# Power Steering



## timmyg (Jan 2, 2012)

My 65 Gto has manual Steering and I want to change it to Power Steering. I know I need to change the Steering Gear Box - Pitman Arm - Install Pump and hoses. Do I need to change the coupling on the steering Shaft between the Gearbox and Steering Shaft? 
The engine is a 1970 455 HO. The Harmonic Balancer and Water Pump are both Dual Groove Pulleys. Only one groove is being used at this time, for the Alternator. Does anyone know what components are interchangeable between the years and or makes such as chevrolet,olds, etc. Does anyone make or sell the items that are needed as a kit? Thanks


----------



## Rukee (Feb 8, 2007)

Coupler is the same, Pontiac only brackets.


----------



## goat1964-2004 (Nov 14, 2005)

I got all my parts for my 69 from Ames for the conversion.

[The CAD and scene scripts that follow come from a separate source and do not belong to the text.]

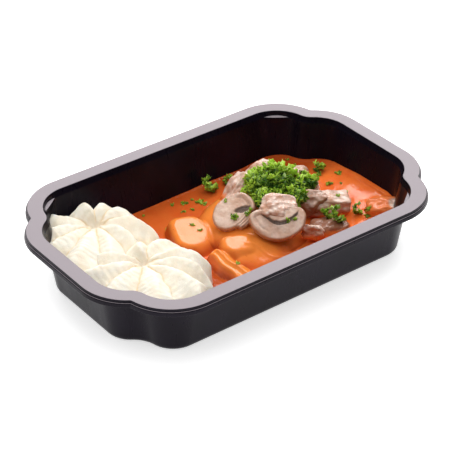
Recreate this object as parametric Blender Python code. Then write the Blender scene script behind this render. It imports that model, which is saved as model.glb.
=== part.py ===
"""A ready meal in its black tray: two piped rosettes of mash beside a thick orange stew.

The frame has its origin under the middle of the tray, on the table. X runs along the
tray with the mash at -X, Y runs across it and Z is up. Sizes below are in millimetres.
"""

from math import atan2, cos, exp, hypot, pi, radians, sin, sqrt

import bmesh
import bpy
from mathutils import Matrix, Vector, noise

MM = 0.001

# Tray, measured to the outer edge of the flat top of its rim
RIM_HALF_LENGTH = 113.7
RIM_HALF_WIDTH = 73.84
LONG_LOBE_RADIUS = 30.81
LONG_LOBE_FROM_END = 43.93
END_LOBE_RADIUS = 30.36
END_LOBE_FROM_SIDE = 50.63
NOTCH_RADIUS = 1.74
ARC_STEPS = (4, 3, 6)
TRAY_HEIGHT = 38.4
RIM_WIDTH = 8.4
WALL = 0.78
FLOOR = 0.8
LUG_DEPTH = 1.4
LUG_ANGLE = 53.0
LUG_HALF_ANGLE = 20.0

# Food
GAP = 0.35
MASH_CENTRES = ((-64.6, 39.1), (-64.1, -8.0))
SAUCE_AT_MASH = 5.3
SAUCE_AT_END = 14.6

# Petals of each rosette: direction, length, height of the ridge, height of the tip
PETALS = (
    (
        (170, 45, 28.0, 32), (133, 44, 26.5, 24), (84, 23, 30.0, 23), (24, 23, 29.0, 21),
        (-9, 29, 27.0, 17), (-40, 36, 25.5, 17), (-80, 32, 26.0, 19), (-130, 52, 27.5, 24),
    ),
    (
        (168, 40, 27.5, 26), (130, 31, 26.5, 22), (63, 22, 28.0, 19), (14, 33, 26.0, 17),
        (-26, 38, 26.0, 16), (-55, 40, 26.0, 15), (-88, 54, 26.0, 18), (-128, 58, 27.0, 22),
    ),
)

COLOURS = {
    "tray": (0.012, 0.011, 0.013),
    "mash": (0.86, 0.79, 0.62),
    "sauce": (0.76, 0.19, 0.04),
    "meat": (0.58, 0.36, 0.27),
    "mushroom": (0.62, 0.45, 0.34),
    "parsley": (0.10, 0.26, 0.03),
}


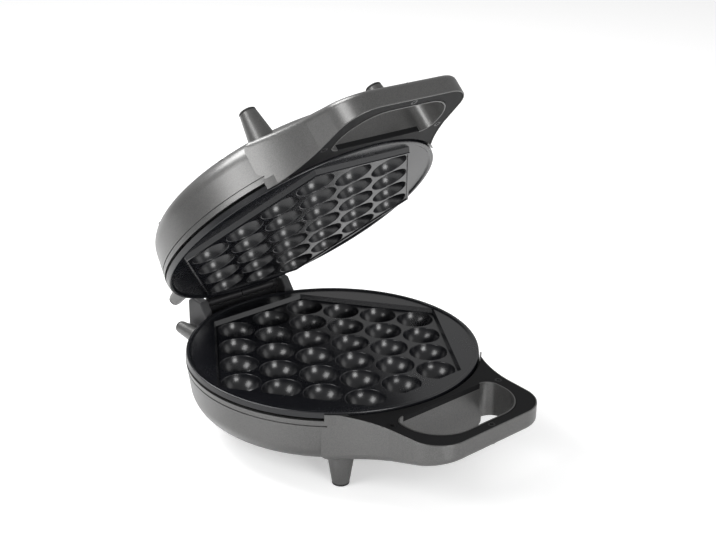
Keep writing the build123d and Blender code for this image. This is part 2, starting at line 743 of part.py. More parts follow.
def lid_leaf():
    """Lid leaf of the hinge with the two barrels that turn on the pin."""
    high = rim_gap + shell_edge + leaf_depth
    leaf = Box(2 * barrel_half, leaf_t, high - hinge_z)
    leaf = Pos(0, hinge_y - leaf_t / 2, (hinge_z + high) / 2) * leaf
    for x_low, x_high in ((-barrel_half, -barrel_gap / 2), (barrel_gap / 2, barrel_half)):
        leaf = leaf + along_x(barrel_d, x_low, x_high)
    leaf = leaf - along_x(pin_d + 2 * pin_fit, -BIG / 2, BIG / 2)
    notch = Pos(0, hinge_y, hinge_z) * Box(barrel_gap, 2 * barrel_d, barrel_d + leaf_t)
    return leaf - notch - leaf_screw_holes(rim_gap + hinge_screw_drop)


def leaf_screw_holes(z):
    """Holes through a leaf for its screws."""
    d = screw_d + 2 * screw_slack
    return [peg(d, 4 * leaf_t, x, hinge_y - 2 * leaf_t, z) for x in (-hinge_screw_x, hinge_screw_x)]


def rear_screws(x, y, z, length):
    """A pair of pan head screws driven in from the back, their heads seated at y."""
    made = []
    for side in (-1, 1):
        shank = rod(screw_d - 2 * screw_bite - screw_slack, -length, 0)
        screw = rod(screw_head_d, 0, screw_head_t) + shank
        screw = screw - Pos(0, 0, screw_head_t) * cross_slot(slot_len, slot_w, slot_deep)
        made.append(Pos(side * x, y, z) * BACKWARD * screw)
    return gathered(made)


def leaf_screws(z):
    """Screws that hold a leaf to its block."""
    return rear_screws(hinge_screw_x, hinge_y, z, screw_len)


def cheek_middle():
    """Middle of a cheek along the hinge."""
    return knuckle_places()[1][1] + cheek_clear + cheek_w / 2


def cheek_screws():
    """Screws through the cheeks into the rear wall."""
    return rear_screws(cheek_middle(), hinge_y - cheek_screw_seat, -cheek_screw_drop, cheek_screw_len)


def pin_half():
    """The pin ends in the middle of each cheek."""
    return knuckle_places()[1][1] + cheek_w / 2


def hinge_pin():
    """Pin through knuckles, barrels and cheeks."""
    return along_x(pin_d - 0.02, -pin_half(), pin_half())


def hinge_cheeks():
    """Rounded cheeks at both ends of the hinge, standing on the base's rear wall."""
    made = []
    for side in (-1, 1):
        x = side * cheek_middle()
        corners = [(hinge_y + y, z) for y, z in cheek_side]
        side_face = Plane.YZ * make_face(Polyline(*corners, close=True))
        cheek = Pos(x - cheek_w / 2, 0, 0) * extrude(side_face, cheek_w)
        cheek = fillet(cheek.edges().filter_by(Axis.X, reverse=True), cheek_round)
        cheek = cheek - bowl(0, -shell_edge) - rod(2 * (plate_low_r + cheek_clear), -shell_edge, BIG)
        seat = hinge_y - cheek_screw_seat
        head_d, shank_d = screw_head_d + 2 * cheek_clear, screw_d + 2 * screw_slack
        cheek = cheek - peg(head_d, cheek_screw_len, x, seat, -cheek_screw_drop)
        cheek = cheek - peg(shank_d, cheek_screw_len, x, seat - cheek_screw_len, -cheek_screw_drop)
        cheek = cheek - along_x(pin_d + 2 * pin_fit, -pin_half() - 1, pin_half() + 1)
        made.append(max(cheek.solids(), key=lambda s: s.volume))
    return Compound(children=made)


def cord_gland():
    """Bush in the rear wall where the supply cord comes out."""
    inner = bowl_radius(gland_drop) - shell_t
    length = gland_out - inner + 1
    bush = peg(gland_d, length, 0, inner - 1, -gland_drop)
    flange = peg(gland_flange_d, gland_flange_t, 0, gland_out, -gland_drop)
    return bush + flange - peg(gland_bore_d, BIG / 4, 0, inner - 2, -gland_drop)


def gland_hole():
    """Hole in the base shell for the gland."""
    return peg(gland_d + 2 * screw_slack, BIG / 4, 0, shell_r - 2 * gland_d, -gland_drop)


def base_shell():
    """Lower casing, with the ways for the cheek screws and the cord gland."""
    ways = screw_ways(cheek_middle(), -cheek_screw_drop, 2 * cheek_screw_len)
    return shell(deep=True) - ways - gland_hole()


def in_base(shape):
    """Lift a shape from the lower rim's frame to the floor's."""
    return Pos(0, plate_y, rim_height) * shape


def in_lid(shape):
    """Swing a shape, given in the lower rim's frame with the lid shut, open with the lid."""
    hinge = Axis((0, plate_y + hinge_y, rim_height + hinge_z), (1, 0, 0))
    return in_base(shape).rotate(hinge, -lid_open)


def mirrored(shape):
    """Turn a lower half's shape over to the shut lid."""
    return Pos(0, 0, rim_gap) * mirror(shape, Plane.XY)


def base_parts():
    """Every piece of the lower body, in the lower rim's frame."""
    under = lower_cells_z
    return {
        "base_shell": base_shell(),
        "base_collar": collar(),
        "base_plate": lower_plate(),
        "base_plate_screws": long_screws(),
        "base_handle_trim": handle_trim(),
        "base_handle_screws": trim_screws(),
        "base_feet": feet(),
        "base_foot_pads": foot_pads(),
        "base_rear_feet": rear_feet(),
        "base_rear_pads": rear_pads(),
        "base_heater": heater(under),
        "base_heat_shield": heat_shield(under),
        "base_shield_screws": shield_screws(under),
        "thermostat": thermostat(under),
        "thermal_fuse": thermal_fuse(under),
        "terminal_block": terminal_block(),
        "cord_gland": cord_gland(),
        "hinge_bracket": hinge_bracket(),
        "hinge_bracket_screws": leaf_screws(-hinge_screw_drop),
        "hinge_cheeks": hinge_cheeks(),
        "hinge_cheek_screws": cheek_screws(),
        "hinge_pin": hinge_pin(),
    }


def lid_parts():
    """Every piece of the lid, in the lower rim's frame with the lid shut."""
    under = lower_cells_z + plateau_h + recess_depth
    power, ready = lamps()
    halves = {
        "lid_shell": shell() - lamp_holes(),
        "lid_collar": collar(),
        "lid_plate": upper_plate(),
        "lid_plate_screws": long_screws(),
        "lid_handle_trim": handle_trim(),
        "lid_handle_screws": trim_screws(),
        "lid_feet": feet(),
        "lid_foot_pads": foot_pads(),
        "lid_rear_feet": rear_feet(),
        "lid_rear_pads": rear_pads(),
        "lid_heater": heater(under),
        "lid_heat_shield": heat_shield(under),
        "lid_shield_screws": shield_screws(under),
        "power_lamp": power,
        "ready_lamp": ready,
    }
    parts = {name: mirrored(shape) for name, shape in halves.items()}
    parts["lid_leaf"] = lid_leaf()
    parts["lid_leaf_screws"] = leaf_screws(rim_gap + hinge_screw_drop)
    return parts


os.makedirs("parts", exist_ok=True)
for part_name, part_shape in base_parts().items():
    export_step(in_base(part_shape), f"parts/{part_name}.step")
for part_name, part_shape in lid_parts().items():
    export_step(in_lid(part_shape), f"parts/{part_name}.step")
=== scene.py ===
"""Looks of a bubble waffle maker: two round halves on a rear hinge, cell plates and looped handles.

Lengths are in metres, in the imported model's own frame: the origin is on the floor, +Z is up and
the handles point towards -Y.  At rest the lid stands half open.
"""

import logging
import math
from abc import ABC, abstractmethod
from dataclasses import dataclass
from enum import Enum
from typing import Mapping, Sequence, Union

import bmesh
import bpy
from mathutils import Matrix, Vector


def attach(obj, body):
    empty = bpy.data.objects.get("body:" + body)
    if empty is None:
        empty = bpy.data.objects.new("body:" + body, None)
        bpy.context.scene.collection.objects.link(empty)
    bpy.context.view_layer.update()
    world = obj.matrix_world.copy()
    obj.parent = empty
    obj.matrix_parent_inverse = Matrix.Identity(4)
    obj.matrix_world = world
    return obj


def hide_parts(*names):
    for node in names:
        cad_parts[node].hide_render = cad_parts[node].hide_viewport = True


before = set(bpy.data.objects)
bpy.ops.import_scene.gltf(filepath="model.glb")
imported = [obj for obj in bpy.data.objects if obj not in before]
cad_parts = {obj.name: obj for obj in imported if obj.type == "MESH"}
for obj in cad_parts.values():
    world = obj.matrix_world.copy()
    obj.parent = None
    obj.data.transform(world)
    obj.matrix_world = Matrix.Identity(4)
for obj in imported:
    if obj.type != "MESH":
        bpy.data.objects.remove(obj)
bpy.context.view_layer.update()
log = logging.getLogger("waffle_maker")

Colour = tuple[float, float, float]
Point = tuple[float, float, float]
Settings = Mapping[str, object]

WHITE: Colour = (1.0, 1.0, 1.0)
CREASE = math.radians(35.0)
MERGE = 1e-7
SENSOR_WIDTH = 36.0


class Body(Enum):
    """The two rigid bodies that a piece can ride on."""

    BASE = "base"
    LID = "lid"


class Slot(Enum):
    """Names of two of the record's material slots; no piece here takes its finish from them."""

    RUBBER = "pad_rubber"
    BRIGHT = "bright_steel"


class Field:
    """A shader value that joins its node tree's Math nodes through Python's own operators."""

    def __init__(self, graph: "Graph", socket: bpy.types.NodeSocket) -> None:
        """Wrap a socket.

        Args:
            graph: the node tree that the socket belongs to.
            socket: an output socket that carries a number.
        """
        self.graph = graph
        self.socket = socket

    def _math(self, operation: str, first: "Value", second: "Value") -> "Field":
        """Join two values with one Math node.

        Args:
            operation: the Math node's operation.
            first: its first value.
            second: its second value.

        Returns:
            The node's result.
        """
        made = self.graph.node("ShaderNodeMath", {"operation": operation}, {0: first, 1: second})
        return Field(self.graph, made.outputs[0])

    def __add__(self, other: "Value") -> "Field":
        """Sum."""
        return self._math("ADD", self, other)

    def __radd__(self, other: "Value") -> "Field":
        """Sum with a number on the left."""
        return self._math("ADD", other, self)

    def __mul__(self, other: "Value") -> "Field":
        """Product."""
        return self._math("MULTIPLY", self, other)

    def __rmul__(self, other: "Value") -> "Field":
        """Product with a number on the left."""
        return self._math("MULTIPLY", other, self)


Value = Union[Field, bpy.types.NodeSocket, float, Sequence[float]]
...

Give the sales team a call and they will set you up.


----------



## timmyg (Jan 2, 2012)

When I change over from Manual Steering to Power Steering on my 65 GTO, do I have to change out any "Steering linkage components" other than the Steering Box and the Pitman Arm?


----------



## nineteen 65 (Jul 8, 2013)

Just went through this on my 65 GTO. If you have factory cast iron manifolds, the current high pressure hoses supplied by all vendors will not fit. I had to have a custom made hose made up with a close 90 degree fitting at the pump to clear the manifold casting.


----------



## rexs73gto (Nov 25, 2012)

You can go to any junk yard & get all the parts you need for a small price. Depending on how you want the car to drive you can use several different steering boxs. All the GM boxs will bolt right up to your car. The better boxs are the ones that come from the police package caprices or the jeep Grand Cheerokee. I used a box from a 87 Trans Am that had the better ratio. All of these boxs will bolt right up , but you will have to have the pressure hose made up at any local parts store that does that. Always get the pressure side hose so you have the fittings that work with the box. You will then use your own pitman arm for your car. As far as the brackets & pulleys all you need to do is get any ANY, Pontiac that has P/S already & take all the parts for that car & then you will have all tha parts you will need.


----------